----- Supplied data -----

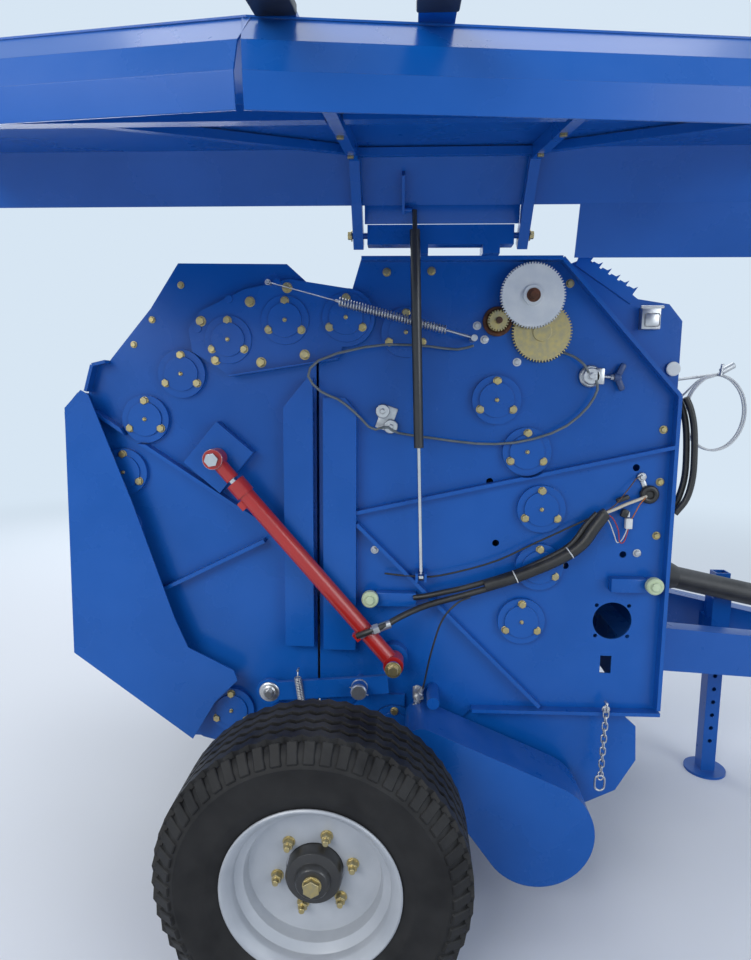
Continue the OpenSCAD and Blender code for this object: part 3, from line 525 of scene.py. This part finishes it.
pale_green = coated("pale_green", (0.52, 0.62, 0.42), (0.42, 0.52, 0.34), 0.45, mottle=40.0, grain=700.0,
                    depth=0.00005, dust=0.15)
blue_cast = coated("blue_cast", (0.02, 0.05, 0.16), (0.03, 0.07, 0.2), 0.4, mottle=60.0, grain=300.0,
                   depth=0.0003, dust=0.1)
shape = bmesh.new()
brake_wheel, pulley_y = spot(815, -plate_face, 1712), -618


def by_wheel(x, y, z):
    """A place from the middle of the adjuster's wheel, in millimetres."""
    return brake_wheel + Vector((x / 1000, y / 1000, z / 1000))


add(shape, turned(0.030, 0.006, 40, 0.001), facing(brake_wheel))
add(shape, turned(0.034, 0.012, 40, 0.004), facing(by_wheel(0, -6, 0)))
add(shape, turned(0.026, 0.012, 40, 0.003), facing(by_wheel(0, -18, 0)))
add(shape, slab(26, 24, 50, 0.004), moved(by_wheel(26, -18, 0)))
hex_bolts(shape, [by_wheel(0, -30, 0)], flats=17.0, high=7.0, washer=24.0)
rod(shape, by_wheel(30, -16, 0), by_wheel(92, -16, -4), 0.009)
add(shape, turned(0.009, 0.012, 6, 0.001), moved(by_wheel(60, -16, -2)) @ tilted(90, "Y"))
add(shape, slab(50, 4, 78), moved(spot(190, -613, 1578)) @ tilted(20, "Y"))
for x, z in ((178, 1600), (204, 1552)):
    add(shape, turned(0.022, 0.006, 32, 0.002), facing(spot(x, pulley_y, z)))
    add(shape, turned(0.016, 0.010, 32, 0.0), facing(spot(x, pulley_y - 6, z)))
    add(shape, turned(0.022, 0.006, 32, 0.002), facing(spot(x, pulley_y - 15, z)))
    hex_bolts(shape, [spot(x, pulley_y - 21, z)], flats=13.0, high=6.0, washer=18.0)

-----

◆ **Exercise instructions**
Copy out every line where the word "from" occurs.

◆ **The solution**
Continue the OpenSCAD and Blender code for this object: part 3, from line 525 of scene.py. This part finishes it.
    """A place from the middle of the adjuster's wheel, in millimetres."""